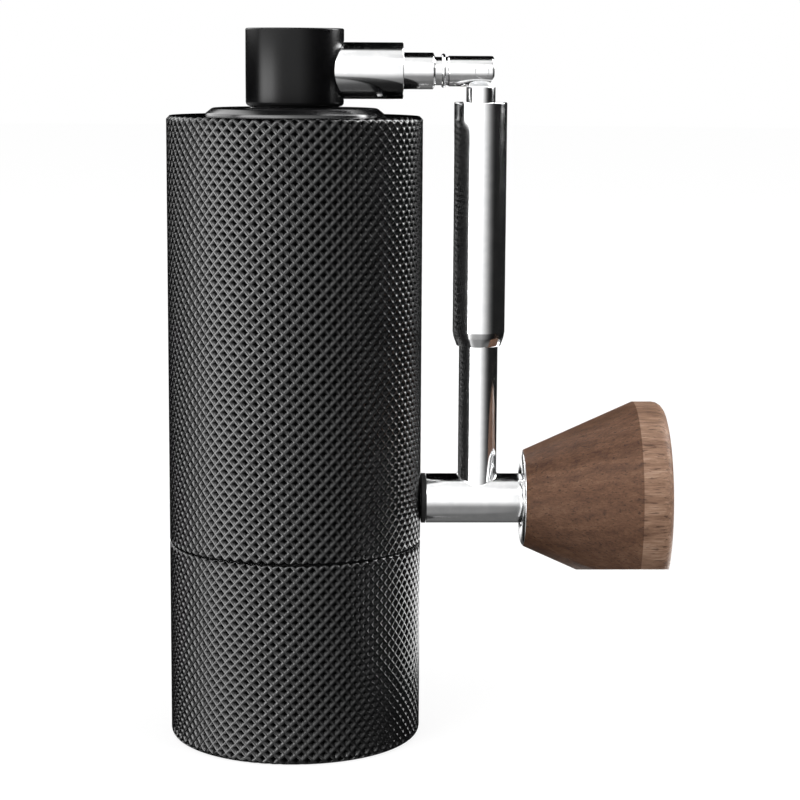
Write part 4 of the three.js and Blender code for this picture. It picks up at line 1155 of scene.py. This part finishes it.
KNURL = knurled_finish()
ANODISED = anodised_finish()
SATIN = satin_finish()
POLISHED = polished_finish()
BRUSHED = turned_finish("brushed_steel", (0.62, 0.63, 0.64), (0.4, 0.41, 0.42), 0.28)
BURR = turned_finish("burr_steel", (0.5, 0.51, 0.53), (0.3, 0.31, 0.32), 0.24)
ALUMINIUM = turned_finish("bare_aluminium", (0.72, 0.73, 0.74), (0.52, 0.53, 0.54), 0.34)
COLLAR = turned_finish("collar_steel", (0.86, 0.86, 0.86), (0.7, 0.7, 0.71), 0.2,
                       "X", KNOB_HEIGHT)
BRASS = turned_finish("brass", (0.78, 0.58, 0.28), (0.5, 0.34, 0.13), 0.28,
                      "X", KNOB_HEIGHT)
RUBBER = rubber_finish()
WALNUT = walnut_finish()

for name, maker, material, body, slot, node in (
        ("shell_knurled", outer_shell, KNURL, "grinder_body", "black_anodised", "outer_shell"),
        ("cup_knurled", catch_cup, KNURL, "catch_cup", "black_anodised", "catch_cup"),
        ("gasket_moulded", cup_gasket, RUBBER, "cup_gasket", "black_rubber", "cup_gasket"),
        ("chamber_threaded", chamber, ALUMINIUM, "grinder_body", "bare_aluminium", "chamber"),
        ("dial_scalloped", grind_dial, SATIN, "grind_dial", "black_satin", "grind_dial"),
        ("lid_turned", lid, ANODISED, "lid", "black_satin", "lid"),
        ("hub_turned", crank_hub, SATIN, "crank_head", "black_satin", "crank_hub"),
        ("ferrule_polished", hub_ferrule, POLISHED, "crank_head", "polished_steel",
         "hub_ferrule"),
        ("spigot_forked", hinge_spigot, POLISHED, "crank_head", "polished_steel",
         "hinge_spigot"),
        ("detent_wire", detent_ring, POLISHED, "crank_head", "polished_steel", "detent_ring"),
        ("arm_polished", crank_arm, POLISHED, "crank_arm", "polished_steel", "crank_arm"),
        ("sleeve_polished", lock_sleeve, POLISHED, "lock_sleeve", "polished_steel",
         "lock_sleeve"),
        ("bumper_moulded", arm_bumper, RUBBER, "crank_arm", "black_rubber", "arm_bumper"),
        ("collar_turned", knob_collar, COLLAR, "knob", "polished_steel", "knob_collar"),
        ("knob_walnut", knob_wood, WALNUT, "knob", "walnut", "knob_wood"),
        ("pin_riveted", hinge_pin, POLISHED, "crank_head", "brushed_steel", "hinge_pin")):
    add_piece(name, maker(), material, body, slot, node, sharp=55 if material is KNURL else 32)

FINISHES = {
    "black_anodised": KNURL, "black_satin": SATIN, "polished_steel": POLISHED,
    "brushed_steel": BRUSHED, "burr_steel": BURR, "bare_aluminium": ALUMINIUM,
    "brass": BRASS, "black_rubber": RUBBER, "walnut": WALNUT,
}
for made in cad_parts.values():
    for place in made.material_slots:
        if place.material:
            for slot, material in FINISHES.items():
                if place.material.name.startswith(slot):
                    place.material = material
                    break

Exercise directions:
Quote each line of the data above exactly as written.

Correct response:
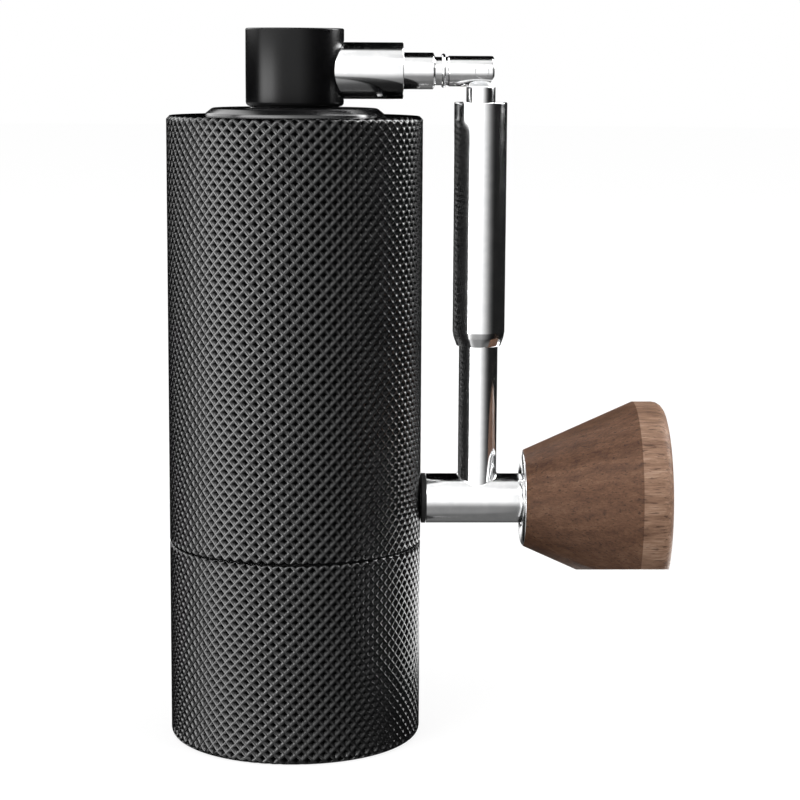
Write part 4 of the three.js and Blender code for this picture. It picks up at line 1155 of scene.py. This part finishes it.
KNURL = knurled_finish()
ANODISED = anodised_finish()
SATIN = satin_finish()
POLISHED = polished_finish()
BRUSHED = turned_finish("brushed_steel", (0.62, 0.63, 0.64), (0.4, 0.41, 0.42), 0.28)
BURR = turned_finish("burr_steel", (0.5, 0.51, 0.53), (0.3, 0.31, 0.32), 0.24)
ALUMINIUM = turned_finish("bare_aluminium", (0.72, 0.73, 0.74), (0.52, 0.53, 0.54), 0.34)
COLLAR = turned_finish("collar_steel", (0.86, 0.86, 0.86), (0.7, 0.7, 0.71), 0.2,
                       "X", KNOB_HEIGHT)
BRASS = turned_finish("brass", (0.78, 0.58, 0.28), (0.5, 0.34, 0.13), 0.28,
                      "X", KNOB_HEIGHT)
RUBBER = rubber_finish()
WALNUT = walnut_finish()

for name, maker, material, body, slot, node in (
        ("shell_knurled", outer_shell, KNURL, "grinder_body", "black_anodised", "outer_shell"),
        ("cup_knurled", catch_cup, KNURL, "catch_cup", "black_anodised", "catch_cup"),
        ("gasket_moulded", cup_gasket, RUBBER, "cup_gasket", "black_rubber", "cup_gasket"),
        ("chamber_threaded", chamber, ALUMINIUM, "grinder_body", "bare_aluminium", "chamber"),
        ("dial_scalloped", grind_dial, SATIN, "grind_dial", "black_satin", "grind_dial"),
        ("lid_turned", lid, ANODISED, "lid", "black_satin", "lid"),
        ("hub_turned", crank_hub, SATIN, "crank_head", "black_satin", "crank_hub"),
        ("ferrule_polished", hub_ferrule, POLISHED, "crank_head", "polished_steel",
         "hub_ferrule"),
        ("spigot_forked", hinge_spigot, POLISHED, "crank_head", "polished_steel",
         "hinge_spigot"),
        ("detent_wire", detent_ring, POLISHED, "crank_head", "polished_steel", "detent_ring"),
        ("arm_polished", crank_arm, POLISHED, "crank_arm", "polished_steel", "crank_arm"),
        ("sleeve_polished", lock_sleeve, POLISHED, "lock_sleeve", "polished_steel",
         "lock_sleeve"),
        ("bumper_moulded", arm_bumper, RUBBER, "crank_arm", "black_rubber", "arm_bumper"),
        ("collar_turned", knob_collar, COLLAR, "knob", "polished_steel", "knob_collar"),
        ("knob_walnut", knob_wood, WALNUT, "knob", "walnut", "knob_wood"),
        ("pin_riveted", hinge_pin, POLISHED, "crank_head", "brushed_steel", "hinge_pin")):
    add_piece(name, maker(), material, body, slot, node, sharp=55 if material is KNURL else 32)

FINISHES = {
    "black_anodised": KNURL, "black_satin": SATIN, "polished_steel": POLISHED,
    "brushed_steel": BRUSHED, "burr_steel": BURR, "bare_aluminium": ALUMINIUM,
    "brass": BRASS, "black_rubber": RUBBER, "walnut": WALNUT,
}
for made in cad_parts.values():
    for place in made.material_slots:
        if place.material:
            for slot, material in FINISHES.items():
                if place.material.name.startswith(slot):
                    place.material = material
                    break